Tuition Doubles at UC and CSU
California's dream of providing a public college education at a reasonable cost to its residents is now merely a distant memory in light of decisions last week by the University of California and California State University systems to jack up tuition costs yet again. After the CSU board voted to raise fees by 12 percent and the UC regents voted to increase them by 9.6 percent, both systems now cost twice as much as they did during the middle of the last decade. That's a 100 percent tuition hike in just six years.
Both university systems blamed massive state budget cuts for the latest round of hikes. This year, Governor Jerry Brown and the Democratic-controlled legislature voted to slash $650 million each from CSU and UC. The cuts and fee hikes will have a huge impact on middle-income families who don't qualify for student aid and are not wealthy enough to pay the higher tuition. Former UC Regent Bill Bagley, appointed by Republican Governor George Deukmejian, noted to the San Francisco Chronicle that the tuition hikes amount to "a parent tax" effectively enacted by the legislature. "It's a massive, progressive parent tax," he said.

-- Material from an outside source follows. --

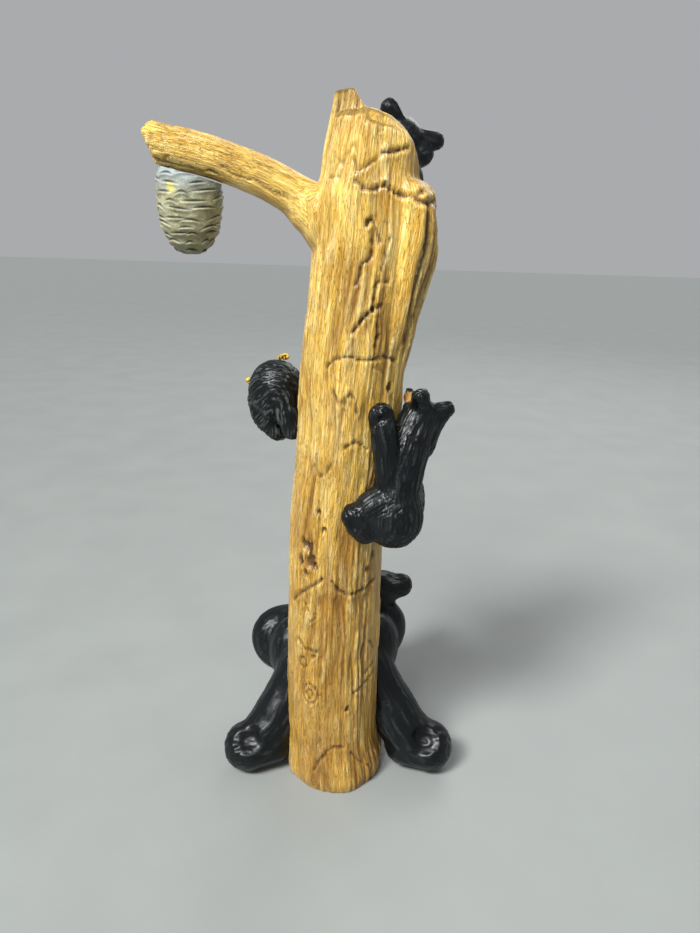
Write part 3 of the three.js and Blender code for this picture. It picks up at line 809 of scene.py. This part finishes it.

In a major victory for LGBT rights, Governor Brown signed a bill into law that requires California public schools to teach students about the accomplishments of gay, lesbian, bisexual, and transgendered people throughout history. ... And the Alameda firefighters' union continued to hand out major campaign donations to city politicians at a time when they were negotiating a new contract, the Alameda Sun reported. The firefighters donated a total of $10,500 to Mayor Marie Gilmore and Councilmembers Lena Tam, Rob Bonta, and Beverly Johnson to help them retire their campaign debts from last year's election. Those four also voted for the firefighters' new contract, which critics have derided as being a sweetheart deal. The firefighters also were the biggest contributors to Gilmore, Tam, and Bonta in 2010.